ELIZABETH FREEMAN AKA MUMBET

Elizabeth Freeman, otherwise known as MumBet, was the first woman to sue the American government for her freedom and WIN. 

Born into slavery in New York around 1744, MumBet was given as a wedding gift to her enslaver’s daughter, Hannah Ashley, and moved to Sheffield, Massachusetts. She remained with the family, giving birth to a daughter, Little Bet, and marrying. Her husband’s name is unknown and it is thought that he lost his life serving in the Revolutionary War. 

In 1780, MumBet intervened when Hannah Ashley moved to strike Bet’s sister, Lizzie, with a hot shovel, protecting her and receiving a deep wound on her own arm. Instead of hiding her injury, MumBet displayed it for all to see, telling those who asked what happened to “ask Missis!”

Hannah’s husband John a judge in the Common Court and chairman of a committee to address grievances of the citizens of Massachusetts. He held a meeting at his home in 1773 where the committee developed the Sheffield Declaration, which included the statement:

“All men are born free and equal, and have certain natural, essential, and unalienable rights; among which may be reckoned the right of enjoying and defending their lives and liberties; that of acquiring, possessing, and protecting property; in fine, that of seeking and obtaining their safety and happiness.”

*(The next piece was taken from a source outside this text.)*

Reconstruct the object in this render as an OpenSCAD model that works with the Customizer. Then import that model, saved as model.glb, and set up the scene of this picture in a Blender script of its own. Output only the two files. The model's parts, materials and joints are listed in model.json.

This statement was included in the newly ratified Massachusetts constitution, which Mumbet heard read aloud in public.

She approached the committee’s clerk, Theodore Sedgwick, who was now an accomplished lawyer and would go on to become a US Senator, saying ”I heard that paper read yesterday, that says, all men are created equal, and that every man has a right to freedom. I'm not a dumb critter; won't the law give me my freedom?"Sedgwick took Bet’s case, along with another slave, Brom. Brom and Bet v Ashley went before the Common Court in August of 1781 where Sedgwick argued that the “free and equal” provision effectively abolished slavery in Massachusetts.

The Massachusetts Supreme Court found that slavery was inconsistent with the Massachusetts state constitution. 

Brom and Bet were awarded damages, compensated for their labor and given their freedom. Mumbet became widely known as a skilled healer, nurse and midwife. She went on to work for wages in the household of Theodor Sedgwick. Mumbet defended the Sedgwick home from followers of Shay’s Rebellion who broke in looking for silver and raised Sedgwick’s children, including his daughter Catherine who went on the become and author and wrote about Mumbet’s life. Mumbet moved into her own home once the Sedgwick children were grown, where she died on December 28th, 1829, at the supposed age of 85.

Mumbet’s case set the legal precedent that ended slavery in Massachusetts. 

“Any time, any time while I was a slave, if one minute's freedom had been offered to me, and I had been told I must die at the end of that minute, I would have taken it—just to stand one minute on God's airth [sic] a free woman— I would.”